Step 1: Pick and position your recording spot

Don’t record in the dead centre of the room or hard against a wall. Centre positions sit on room-mode nulls and peaks, and a nearby wall throws a strong early reflection straight back into the mic. Set up so the mic faces the most absorptive or broken-up part of the room, and keep the singer or instrument at least a metre or so from any hard surface where practical.

Step 2: Absorb the early reflections

The biggest wins come from broadband absorption around the source. Use thick porous absorbers — mineral wool such as Rockwool, or rigid fibreglass like Owens Corning 703 — in fabric-wrapped panels. Aim for panels around 5–10 cm thick, and mount them with an air gap behind where you can, because the gap improves low-mid absorption. Thin acoustic foam is fine for the very top end but does almost nothing below a few hundred hertz, so don’t rely on it alone.

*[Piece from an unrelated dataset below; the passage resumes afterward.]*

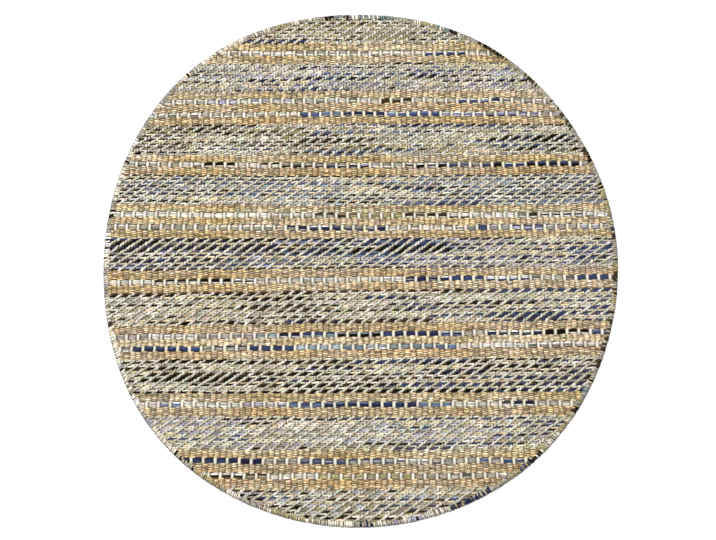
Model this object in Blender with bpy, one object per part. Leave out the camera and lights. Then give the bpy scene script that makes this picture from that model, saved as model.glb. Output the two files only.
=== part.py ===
"""Round jute rug, 1.2 m across.

One flat handwoven cloth, cut round and overcast along its edge. Its weft rows run from
side to side and stand up as low ribs: bands of golden jute with rows of long dashes
between them, and bands of twill in mixed yarns between those groups. The cloth lies flat,
so its underside is one plane. Metres, +Z up, with the origin under the middle.
"""

import math

import bmesh
import bpy

# The cut outline: a circle with a few slow waves, as it was cut by hand.
RADIUS = 0.600
OUTLINE_WAVES = (
    # waves round the edge, cosine share, sine share
    (2, -0.0030, -0.0006),
    (3, 0.0027, 0.0000),
    (4, -0.0040, -0.0002),
    (5, 0.0016, -0.0008),
    (6, 0.0006, 0.0003),
    (7, 0.0002, 0.0008),
)
EDGE_POINTS = 128

# The overcast edge, from the foot over its roll to the cloth's own top.
EDGE_STATIONS = (
    # distance in from the outline, height
    (0.0045, 0.0000),
    (0.0010, 0.0014),
    (0.0000, 0.0038),
    (0.0012, 0.0064),
    (0.0045, 0.0078),
    (0.0082, 0.0072),
    (0.0105, 0.0058),
    (0.0130, 0.0076),
)

# The groups of jute bands, from the far edge to the near one. The rows aren't quite
# straight: each group climbs a little from left to right, and bows at its ends.
GROUPS = (
    # dash rows, middle of the group, distance between its dash rows, climb, bow
    (1, 0.4930, 0.0000, 0.0030, 0.0000),
    (2, 0.3550, 0.0340, 0.0050, -0.0035),
    (1, 0.2110, 0.0000, 0.0020, 0.0035),
    (2, 0.0750, 0.0290, 0.0000, 0.0030),
    (1, -0.0600, 0.0000, 0.0120, -0.0010),
    (2, -0.1990, 0.0280, 0.0120, 0.0000),
    (1, -0.3400, 0.0000, 0.0030, 0.0020),
    (2, -0.4775, 0.0320, 0.0010, 0.0045),
)
CLIMB_SPAN = 0.96
BOW_REACH = 0.48

JUTE_BAND = 0.0190
DASH_ROW = 0.0120
JUTE_ROWS = 4
DASH_STRANDS = 3
TWILL_PICK = 0.00435

# Height of each kind of row at its crest, and in the valley beside it.
RIBS = {
    "jute": (0.0090, 0.0079),
    "dash": (0.0084, 0.0076),
    "twill": (0.0081, 0.0072),
}
# Cuts across the rows, which let them bend.
CROSS_CUTS = (-0.40, -0.15, 0.15, 0.40)

# Colour and roughness of each kind of yarn.
YARNS = {
    "jute": ((0.52, 0.40, 0.24), 0.92),
    "dash": ((0.24, 0.26, 0.31), 0.88),
    "twill": ((0.40, 0.37, 0.30), 0.90),
    "overcast": ((0.30, 0.28, 0.25), 0.90),
}
SLOTS = list(YARNS)


def clear_scene():
    for old in list(bpy.data.objects):
        bpy.data.objects.remove(old, do_unlink=True)


def outline_radius(angle):
    """Distance of the cut edge from the middle, at an angle from +X."""
    return RADIUS + sum(
        cosine * math.cos(waves * angle) + sine * math.sin(waves * angle)
        for waves, cosine, sine in OUTLINE_WAVES
    )


def between(value, stations):
    """Reads (place, amount) stations, listed downwards, with straight lines between them."""
    if value >= stations[0][0]:
        return stations[0][1]
    for (high, first), (low, second) in zip(stations, stations[1:]):
        if value >= low:
            return first + (second - first) * (high - value) / (high - low)
    return stations[-1][1]


def drift(x, row):
    """How far a row stands off its own straight line at x."""
    climb = between(row, [(middle, climb) for _, middle, _, climb, _ in GROUPS])
    bow = between(row, [(middle, bow) for _, middle, _, _, bow in GROUPS])
    return climb * x / CLIMB_SPAN + bow * (x / BOW_REACH) ** 2


def row_through(x, y):
    """The straight place of the row that passes through (x, y)."""
    row = y
    for _ in range(6):
        row = y - drift(x, row)
    return row


def group_bands(dash_rows, middle, apart):
    """(kind, top, bottom) of one group's bands, downwards."""
    half = DASH_ROW / 2
    dashes = [middle + apart / 2, middle - apart / 2] if dash_rows == 2 else [middle]
    edges = [dashes[0] + half + JUTE_BAND]
    for dash in dashes:
        edges += [dash + half, dash - half]
    edges.append(edges[-1] - JUTE_BAND)
    kinds = ["jute", "dash"] * dash_rows + ["jute"]
    return list(zip(kinds, edges, edges[1:]))


def all_bands():
    """(kind, top, bottom) of every band of the cloth, downwards."""
    bands = []
    top = RADIUS
    for dash_rows, middle, apart, _, _ in GROUPS:
        group = group_bands(dash_rows, middle, apart)
        bands.append(("twill", top, group[0][1]))
        bands.extend(group)
        top = group[-1][2]
    bands.append(("twill", top, -RADIUS))
    return bands


def row_count(kind, tall):
    """How many weft rows a band of this height holds."""
    return {"jute": JUTE_ROWS, "dash": DASH_STRANDS}.get(kind) or round(tall / TWILL_PICK)


def rib_stations():
    """(row, height) down the cloth: a valley, a crest, a valley and so on."""
    stations = [(RADIUS, RIBS["twill"][1])]
    for kind, top, bottom in all_bands():
        crest, valley = RIBS[kind]
        rows = row_count(kind, top - bottom)
        pitch = (top - bottom) / rows
        for row in range(rows):
            stations.append((top - (row + 0.5) * pitch, crest))
            stations.append((top - (row + 1) * pitch, valley))
    return stations


def place_ring(verts, inset, height):
    """Moves one ring of points to its distance in from the outline, and its height."""
    for vert in verts:
        angle = math.atan2(vert.co.y, vert.co.x)
        reach = outline_radius(angle) - inset
        vert.co = (reach * math.cos(angle), reach * math.sin(angle), height)


def rolled_disc(bm):
    """The foot and the overcast edge, with a flat face on top, which it returns."""
    made = bmesh.ops.create_circle(bm, cap_ends=True, radius=1.0, segments=EDGE_POINTS)
    loop = made["verts"][0].link_faces[0].edges[:]
    place_ring(made["verts"], *EDGE_STATIONS[0])
    for inset, height in EDGE_STATIONS[1:]:
        grown = bmesh.ops.extrude_edge_only(bm, edges=loop)["geom"]
        verts = {item for item in grown if isinstance(item, bmesh.types.BMVert)}
        edges = [item for item in grown if isinstance(item, bmesh.types.BMEdge)]
        loop = [edge for edge in edges if verts.issuperset(edge.verts)]
        place_ring(verts, inset, height)
    return bmesh.ops.contextual_create(bm, geom=loop)["faces"][0]


def field_parts(bm):
    """The field's faces with their edges and points, as a cut takes them."""
    faces = [face for face in bm.faces if face.material_index != SLOTS.index("overcast")]
    edges = dict.fromkeys(edge for face in faces for edge in face.edges)
    verts = dict.fromkeys(vert for face in faces for vert in face.verts)
    return [*faces, *edges, *verts]


def cut_field(bm, point, normal):
    bmesh.ops.bisect_plane(
        bm, geom=field_parts(bm), plane_co=point, plane_no=normal, dist=1e-7
    )


def rib_field(bm, field):
    """Cuts the field along its rows, while they are straight, then raises and bends them."""
    for vert in field.verts:
        vert.co.y = row_through(vert.co.x, vert.co.y)
    stations = rib_stations()
    for row, _ in stations:
        cut_field(bm, (0, row, 0), (0, 1, 0))
    for x in CROSS_CUTS:
        cut_field(bm, (x, 0, 0), (1, 0, 0))
    for vert in field_parts(bm):
        if isinstance(vert, bmesh.types.BMVert):
            vert.co.z = between(vert.co.y, stations)
            vert.co.y += drift(vert.co.x, vert.co.y)


def colour_bands(bm):
    """Gives each face of the field the yarn of its band."""
    bands = all_bands()
    overcast = SLOTS.index("overcast")
    for face in bm.faces:
        if face.material_index == overcast:
            continue
        middle = face.calc_center_median()
        row = row_through(middle.x, middle.y)
        kind = next((kind for kind, top, low in bands if low <= row <= top), "twill")
        face.material_index = SLOTS.index(kind)


def centre_over_origin(bm):
    """The waves leave the outline a little to one side, so its box is moved back."""
    for axis in (0, 1):
        places = [vert.co[axis] for vert in bm.verts]
        middle = (min(places) + max(places)) / 2
        for vert in bm.verts:
            vert.co[axis] -= middle


def yarn_material(name):
    colour, roughness = YARNS[name]
    material = bpy.data.materials.new(f"{name}_yarn")
    material.use_nodes = True
    shader = material.node_tree.nodes["Principled BSDF"]
    shader.inputs["Base Color"].default_value = (*colour, 1.0)
    shader.inputs["Roughness"].default_value = roughness
    shader.inputs["Metallic"].default_value = 0.0
    return material


def woven_rug(collection):
    bm = bmesh.new()
    field = rolled_disc(bm)
    for face in bm.faces:
        face.material_index = SLOTS.index("overcast")
    field.material_index = SLOTS.index("twill")
    rib_field(bm, field)
    colour_bands(bm)
    centre_over_origin(bm)
    bmesh.ops.recalc_face_normals(bm, faces=bm.faces)
    bmesh.ops.triangulate(bm, faces=bm.faces)
    mesh = bpy.data.meshes.new("woven_rug")
    bm.to_mesh(mesh)
    bm.free()
    for name in SLOTS:
        mesh.materials.append(yarn_material(name))
    rug = bpy.data.objects.new("woven_rug", mesh)
    collection.objects.link(rug)
    return rug


def main():
    clear_scene()
    collection = bpy.data.collections.new("round_jute_rug")
    bpy.context.scene.collection.children.link(collection)
    woven_rug(collection)


main()
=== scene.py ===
"""Looks of the round jute rug: its weave, yarns and overcast edge, with floor, light and camera.

The cloth is built yarn by yarn. Cream warps run away from the viewer, 6.55 mm apart. Across
them run golden jute wefts, two over and two under, rows of long dashes where three coloured
strands share one shed, and bands of twill, three over and one under, which a darker and a
paler shuttle weave in turns. One more yarn is overcast along the cut edge. Metres, +Z up, in
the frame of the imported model.
"""

import math

import bpy
import numpy as np
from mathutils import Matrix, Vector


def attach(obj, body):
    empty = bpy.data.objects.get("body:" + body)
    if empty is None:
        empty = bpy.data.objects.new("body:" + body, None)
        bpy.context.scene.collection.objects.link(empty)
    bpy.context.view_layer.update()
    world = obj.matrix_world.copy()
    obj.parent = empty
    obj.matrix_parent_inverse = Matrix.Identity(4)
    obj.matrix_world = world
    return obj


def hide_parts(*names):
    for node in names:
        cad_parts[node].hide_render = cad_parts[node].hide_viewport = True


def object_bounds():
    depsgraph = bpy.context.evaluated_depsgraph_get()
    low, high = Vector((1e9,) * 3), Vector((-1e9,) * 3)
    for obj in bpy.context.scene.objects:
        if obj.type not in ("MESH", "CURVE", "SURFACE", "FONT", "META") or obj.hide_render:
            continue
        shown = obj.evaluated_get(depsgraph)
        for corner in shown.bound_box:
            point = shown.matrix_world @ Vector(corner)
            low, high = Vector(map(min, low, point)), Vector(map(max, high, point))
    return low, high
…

Place panels on the wall behind and beside the mic and source, and ideally above as a small cloud. A common, effective approach for vocals is a three-sided “gobo” arrangement of panels around the mic. For more detail on building and mounting your own, see how to build acoustic panels.

Step 3: Control the low end in the corners

Bass energy piles up in corners, so even a recording room benefits from bass traps where the walls meet and at the wall-ceiling junctions. This evens out the low-frequency response and shortens the boomy tail. Our guide to bass traps and the broader acoustic treatment for home studios article cover the options.

Step 4: Don’t over-deaden — keep it natural

It is possible to make a room too dead, which leaves recordings sounding lifeless and claustrophobic. Treat the immediate area around the source heavily, but you don’t need to cover every surface. A small amount of liveliness in the wider room is usually fine, especially for acoustic instruments where a little air can help.

Step 5: Use temporary treatment if you rent

If you can’t fix panels permanently, freestanding panels, heavy moving blankets on mic stands, a clothes rail packed with garments, and a duvet-lined closet all work as quick recording booths. They won’t soundproof anything, but they reduce reflections enough to record clean takes. See related ideas in our DIY acoustic treatment guide, and remember the difference explained in soundproofing vs acoustic treatment.

Putting it into practice

Record a quick test in your treated spot, clap once and listen for ringing, and adjust panel placement until the room sounds short and controlled. Once your recordings are dry and consistent, you can apply the techniques in recording vocals at home and mic placement for vocals with confidence.

Frequently asked questions

How much treatment do I need to record well?

Less than for a full mixing room. Concentrate broadband absorption tightly around the mic and source, add corner bass traps, and you’ll capture clean takes. You don’t need to treat the entire room to record.

Does foam work for a recording room?

Thin foam absorbs only high frequencies, so it can reduce some harshness and flutter but won’t control low-mid build-up or bass. Use thicker porous absorbers like mineral wool or rigid fibreglass for real results.

Is treating a room the same as soundproofing it?

No. Treatment controls how sound behaves inside the room so your recordings are clean. Soundproofing uses mass, decoupling and sealed air gaps to stop sound passing through walls. They solve different problems.